== RECORD EXTRACTS

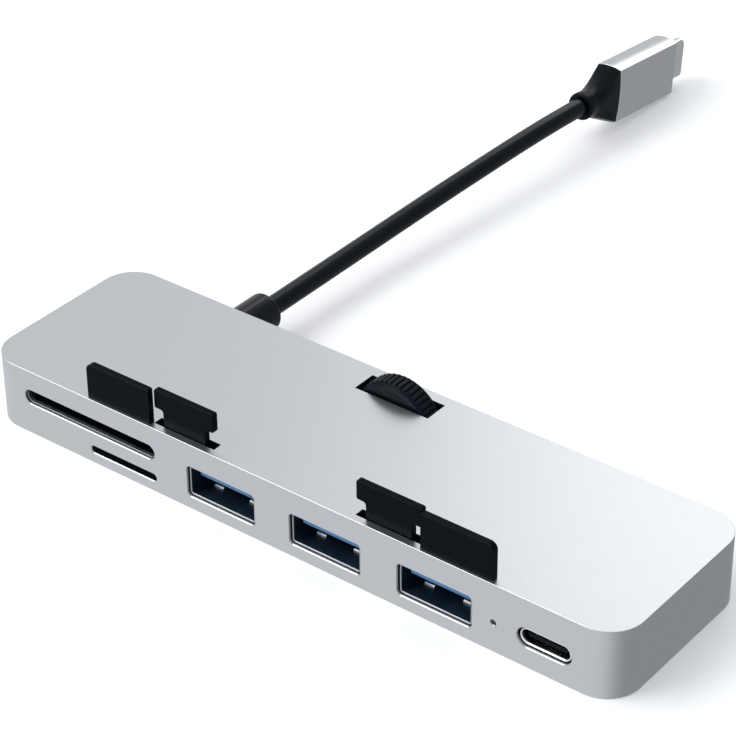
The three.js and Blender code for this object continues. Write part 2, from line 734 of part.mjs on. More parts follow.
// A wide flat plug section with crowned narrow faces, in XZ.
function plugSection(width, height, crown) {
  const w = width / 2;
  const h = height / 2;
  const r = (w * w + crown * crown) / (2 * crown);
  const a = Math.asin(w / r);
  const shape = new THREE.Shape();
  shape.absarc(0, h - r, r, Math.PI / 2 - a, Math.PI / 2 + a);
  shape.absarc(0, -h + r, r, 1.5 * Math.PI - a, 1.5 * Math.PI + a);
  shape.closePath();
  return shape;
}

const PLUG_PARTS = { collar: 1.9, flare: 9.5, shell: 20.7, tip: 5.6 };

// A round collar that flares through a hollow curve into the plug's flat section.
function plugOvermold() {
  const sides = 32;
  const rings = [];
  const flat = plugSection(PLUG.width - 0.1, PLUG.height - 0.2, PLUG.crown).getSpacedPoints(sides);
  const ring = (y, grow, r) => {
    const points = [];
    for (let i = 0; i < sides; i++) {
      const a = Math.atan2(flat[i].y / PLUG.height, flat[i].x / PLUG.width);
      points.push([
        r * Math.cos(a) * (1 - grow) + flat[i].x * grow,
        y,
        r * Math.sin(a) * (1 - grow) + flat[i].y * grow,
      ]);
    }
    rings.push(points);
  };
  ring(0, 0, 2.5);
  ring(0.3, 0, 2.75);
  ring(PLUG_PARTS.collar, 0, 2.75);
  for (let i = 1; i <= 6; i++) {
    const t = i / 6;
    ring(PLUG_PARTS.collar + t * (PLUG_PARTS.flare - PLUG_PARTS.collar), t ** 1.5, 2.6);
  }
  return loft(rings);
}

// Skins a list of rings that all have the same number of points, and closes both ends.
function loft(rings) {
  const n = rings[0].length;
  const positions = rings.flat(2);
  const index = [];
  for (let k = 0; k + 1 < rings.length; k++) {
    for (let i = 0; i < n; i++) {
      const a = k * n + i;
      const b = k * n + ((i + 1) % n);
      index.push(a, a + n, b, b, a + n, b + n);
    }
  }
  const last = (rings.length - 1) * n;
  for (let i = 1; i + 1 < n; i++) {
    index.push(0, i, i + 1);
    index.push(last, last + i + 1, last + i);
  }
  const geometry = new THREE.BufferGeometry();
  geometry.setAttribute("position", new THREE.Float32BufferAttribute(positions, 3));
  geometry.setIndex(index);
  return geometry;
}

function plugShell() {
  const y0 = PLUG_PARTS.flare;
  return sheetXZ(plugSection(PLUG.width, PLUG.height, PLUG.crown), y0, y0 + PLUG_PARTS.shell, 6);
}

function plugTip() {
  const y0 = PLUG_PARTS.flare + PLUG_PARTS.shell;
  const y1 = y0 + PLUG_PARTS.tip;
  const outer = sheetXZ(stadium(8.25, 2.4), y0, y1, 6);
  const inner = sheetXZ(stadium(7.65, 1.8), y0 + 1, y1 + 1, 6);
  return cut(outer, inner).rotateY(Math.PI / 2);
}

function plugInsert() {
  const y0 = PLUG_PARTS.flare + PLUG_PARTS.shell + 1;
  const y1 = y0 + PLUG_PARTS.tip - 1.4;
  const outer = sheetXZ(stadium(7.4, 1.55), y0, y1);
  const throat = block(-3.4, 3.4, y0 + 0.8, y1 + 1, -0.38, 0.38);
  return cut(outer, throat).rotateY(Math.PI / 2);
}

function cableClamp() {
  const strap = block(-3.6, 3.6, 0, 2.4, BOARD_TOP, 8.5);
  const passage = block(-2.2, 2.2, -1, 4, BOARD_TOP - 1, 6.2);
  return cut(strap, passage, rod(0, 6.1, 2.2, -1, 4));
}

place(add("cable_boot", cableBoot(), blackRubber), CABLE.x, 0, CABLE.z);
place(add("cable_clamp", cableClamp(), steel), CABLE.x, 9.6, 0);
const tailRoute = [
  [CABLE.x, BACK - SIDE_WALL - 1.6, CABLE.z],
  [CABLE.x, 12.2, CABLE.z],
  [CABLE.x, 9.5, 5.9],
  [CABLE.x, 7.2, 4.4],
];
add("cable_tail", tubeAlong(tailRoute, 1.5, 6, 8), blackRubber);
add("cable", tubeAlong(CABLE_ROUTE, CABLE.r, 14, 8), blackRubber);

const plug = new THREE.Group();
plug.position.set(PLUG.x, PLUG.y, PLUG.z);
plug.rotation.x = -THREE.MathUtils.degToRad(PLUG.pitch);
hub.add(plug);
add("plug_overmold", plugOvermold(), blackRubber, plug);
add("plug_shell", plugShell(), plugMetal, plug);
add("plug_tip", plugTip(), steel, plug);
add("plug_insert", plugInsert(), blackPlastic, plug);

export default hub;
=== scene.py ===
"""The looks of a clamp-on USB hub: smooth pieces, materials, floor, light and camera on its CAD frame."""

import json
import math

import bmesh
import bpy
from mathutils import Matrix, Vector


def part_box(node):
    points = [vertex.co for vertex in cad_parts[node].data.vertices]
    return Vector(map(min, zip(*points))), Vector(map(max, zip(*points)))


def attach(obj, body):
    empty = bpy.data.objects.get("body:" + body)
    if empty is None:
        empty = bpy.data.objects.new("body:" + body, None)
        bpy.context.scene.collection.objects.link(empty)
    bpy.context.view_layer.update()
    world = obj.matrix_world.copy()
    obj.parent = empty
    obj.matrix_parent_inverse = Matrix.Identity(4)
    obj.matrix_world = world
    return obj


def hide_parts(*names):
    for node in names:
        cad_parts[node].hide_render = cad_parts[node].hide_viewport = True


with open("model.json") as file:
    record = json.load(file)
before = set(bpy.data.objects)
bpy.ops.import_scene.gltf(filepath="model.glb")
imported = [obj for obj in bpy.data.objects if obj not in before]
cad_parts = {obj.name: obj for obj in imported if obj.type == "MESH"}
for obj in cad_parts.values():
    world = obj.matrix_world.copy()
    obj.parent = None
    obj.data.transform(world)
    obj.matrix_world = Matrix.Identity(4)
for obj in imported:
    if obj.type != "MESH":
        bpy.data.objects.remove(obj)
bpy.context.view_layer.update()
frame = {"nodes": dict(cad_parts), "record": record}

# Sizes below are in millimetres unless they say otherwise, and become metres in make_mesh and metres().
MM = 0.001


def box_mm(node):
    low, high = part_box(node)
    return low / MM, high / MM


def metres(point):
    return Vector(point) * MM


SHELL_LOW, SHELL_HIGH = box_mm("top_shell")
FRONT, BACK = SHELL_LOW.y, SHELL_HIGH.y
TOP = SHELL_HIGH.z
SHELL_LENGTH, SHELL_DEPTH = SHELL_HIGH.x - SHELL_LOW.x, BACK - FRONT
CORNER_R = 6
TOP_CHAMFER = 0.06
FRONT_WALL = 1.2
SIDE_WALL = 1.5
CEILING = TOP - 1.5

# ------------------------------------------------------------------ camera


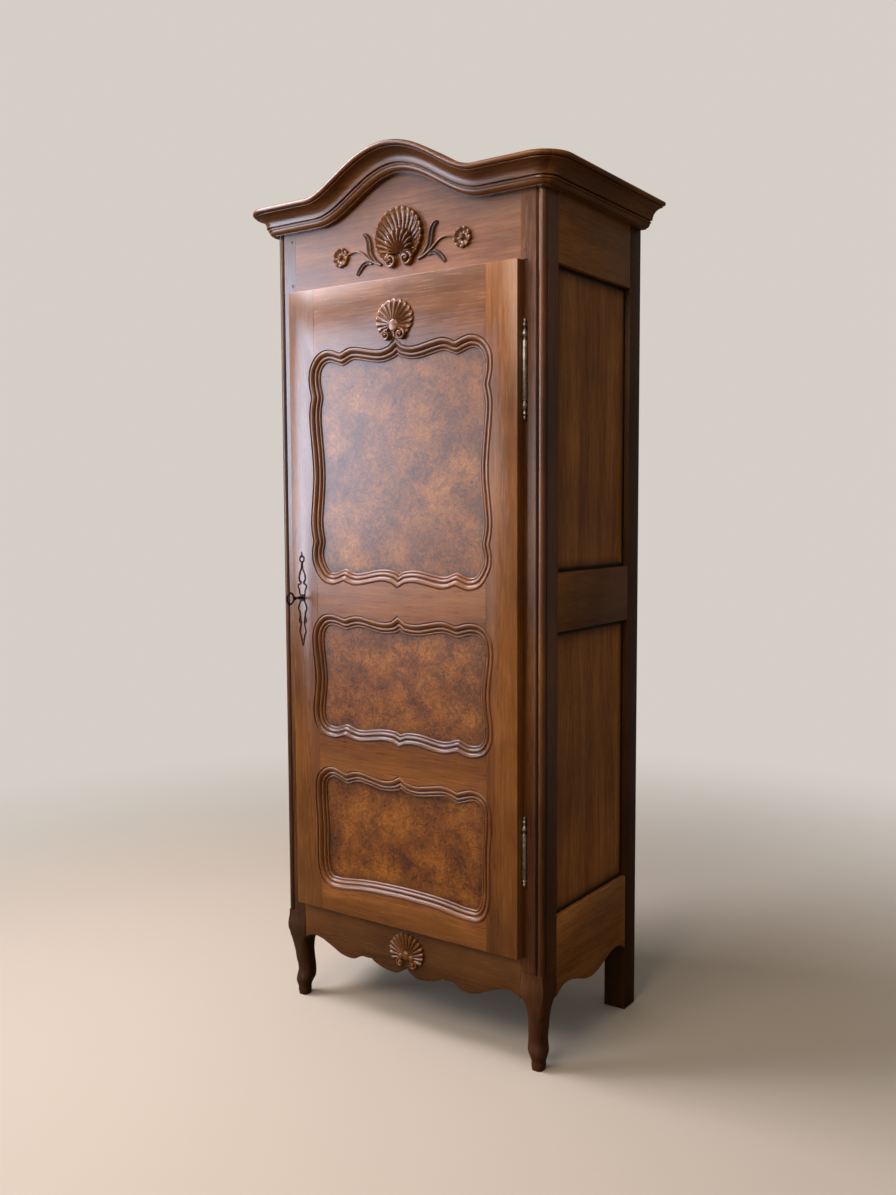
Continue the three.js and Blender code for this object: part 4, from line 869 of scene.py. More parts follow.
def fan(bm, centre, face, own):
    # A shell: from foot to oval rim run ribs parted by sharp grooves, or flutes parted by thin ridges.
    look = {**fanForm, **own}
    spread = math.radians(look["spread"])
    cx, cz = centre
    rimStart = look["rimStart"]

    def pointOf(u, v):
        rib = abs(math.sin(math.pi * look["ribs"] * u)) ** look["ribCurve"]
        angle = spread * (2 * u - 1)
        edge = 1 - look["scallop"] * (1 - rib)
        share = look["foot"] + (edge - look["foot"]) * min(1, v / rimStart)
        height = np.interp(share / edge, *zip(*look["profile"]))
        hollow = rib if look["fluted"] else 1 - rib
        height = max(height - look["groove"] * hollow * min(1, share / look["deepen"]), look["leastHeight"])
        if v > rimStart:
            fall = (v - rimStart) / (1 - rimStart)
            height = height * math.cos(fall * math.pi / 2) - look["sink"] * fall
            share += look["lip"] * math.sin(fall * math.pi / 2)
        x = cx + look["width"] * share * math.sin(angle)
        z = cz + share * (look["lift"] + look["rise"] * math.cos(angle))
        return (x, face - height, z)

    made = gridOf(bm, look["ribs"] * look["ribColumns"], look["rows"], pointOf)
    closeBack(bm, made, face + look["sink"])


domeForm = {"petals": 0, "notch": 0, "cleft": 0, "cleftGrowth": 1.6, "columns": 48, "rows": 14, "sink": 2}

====

YOUR GOAL: Starting at the line that contains "CABLE.x, 0, CABLE.z);" and ending at the line that contains "cad_parts[node].hide_render = cad_parts[node].hide_viewport", repeat each line exactly, both ends included, and nothing else.

SOLUTION:
place(add("cable_boot", cableBoot(), blackRubber), CABLE.x, 0, CABLE.z);
place(add("cable_clamp", cableClamp(), steel), CABLE.x, 9.6, 0);
const tailRoute = [
  [CABLE.x, BACK - SIDE_WALL - 1.6, CABLE.z],
  [CABLE.x, 12.2, CABLE.z],
  [CABLE.x, 9.5, 5.9],
  [CABLE.x, 7.2, 4.4],
];
add("cable_tail", tubeAlong(tailRoute, 1.5, 6, 8), blackRubber);
add("cable", tubeAlong(CABLE_ROUTE, CABLE.r, 14, 8), blackRubber);

const plug = new THREE.Group();
plug.position.set(PLUG.x, PLUG.y, PLUG.z);
plug.rotation.x = -THREE.MathUtils.degToRad(PLUG.pitch);
hub.add(plug);
add("plug_overmold", plugOvermold(), blackRubber, plug);
add("plug_shell", plugShell(), plugMetal, plug);
add("plug_tip", plugTip(), steel, plug);
add("plug_insert", plugInsert(), blackPlastic, plug);

export default hub;
=== scene.py ===
"""The looks of a clamp-on USB hub: smooth pieces, materials, floor, light and camera on its CAD frame."""

import json
import math

import bmesh
import bpy
from mathutils import Matrix, Vector


def part_box(node):
    points = [vertex.co for vertex in cad_parts[node].data.vertices]
    return Vector(map(min, zip(*points))), Vector(map(max, zip(*points)))


def attach(obj, body):
    empty = bpy.data.objects.get("body:" + body)
    if empty is None:
        empty = bpy.data.objects.new("body:" + body, None)
        bpy.context.scene.collection.objects.link(empty)
    bpy.context.view_layer.update()
    world = obj.matrix_world.copy()
    obj.parent = empty
    obj.matrix_parent_inverse = Matrix.Identity(4)
    obj.matrix_world = world
    return obj


def hide_parts(*names):
    for node in names:
        cad_parts[node].hide_render = cad_parts[node].hide_viewport = True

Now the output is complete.